Making sure you always get a weekly food shop in and planning your daily meals is a great way to get organised and save money on lunchtime meal deals and pricey takeaways for dinner. Make it fun by taking turns with your housemates to cook for each other and try new recipes.
Buying everything in one go for each week works out cheaper than popping to the shop every day for dinner. You can save money on the big shop by opting for supermarket value products instead of more expensive brands, and going later in the day when lots of things are discounted – but remember to always write a list and stick to it!
Make the most of student discounts and travel cards
Lots of retailers, restaurants, pubs and bars offer student discounts so it’s always worth scouting out the best deals and showing your NUS card or required ID to claim them.
You can also save money on things like travel with a 16-25 railcard from National Rail, which you can buy for £30 per year or £70 for three years. This card will give you a third off every single rail ticket you buy so it will make back the money you spent on buying it in no time.
Wear it more than once
With lots of parties and events to go to whilst at university it can be tempting to buy a new outfit every time, but no one really cares if you wear the same thing again – it’s better for the environment and your bank balance too!
Instead of buying fast fashion for a night out or a cheap fancy dress costume for the Halloween party, try shopping second hand or reusing the same outfit again next year.
The same goes for everyday clothes. Washing your clothes every day costs money in electric or launderette fees, so re-wearing your favourite sweater a few times before you wash it can save you money in the short and long term.
Related: Second hand shopping tips from Thrifty Clair
Maximise your holiday work
The summer holiday is the perfect time to earn some extra money (and save it) for when you’re back in the new term. One thing I wish I did was to search for higher paid holiday work opportunities in my local area to maximise my pay packet.
Scout out and apply for seasonal summer or Christmas temp jobs in advance of the holiday period so you can get started as soon as you get home. If you already have a part time job before you leave for university, could they keep a job open for you when you come back? Many places need extra staff during the busy summer and Christmas holiday periods so it’s always worth asking.
And think about jobs that can help towards your studies or future career too. Are there any roles that would look good on your CV when you’ve got your degree and are looking for work?
Save for the fun stuff!
What will you spend all of that hard-earned money you saved over the summer on? The fun stuff, of course!
Big days out, mini-breaks with friends, or longer trips. holidays and travel – these are the experiences you’ll remember forever, so make them possible by saving as much money as you can, while you can, to fund them.

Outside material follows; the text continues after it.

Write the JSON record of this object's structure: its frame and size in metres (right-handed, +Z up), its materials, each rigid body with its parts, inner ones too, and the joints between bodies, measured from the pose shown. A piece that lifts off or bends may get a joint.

Work out your budget for each term
The biggest and best tip of all if you want to save money whilst at university is to create a budget for each term. This will help you to see exactly what money you have coming in and going out each week or month, so you can plan and keep track of what you’re spending and saving.
Make a list or spreadsheet of all your money coming in (student loan, wages or money from parents) and your outgoings – things like your accommodation, household bills, course fees or materials, food shopping, and how much money you’re saving each month. Whatever’s left is for weekly spending – but remember to plan that too!
If you’re able to, setting up a regular standing order to your savings account each month will make it easier to keep track of your savings as a recurring monthly ‘expense’ in your budget.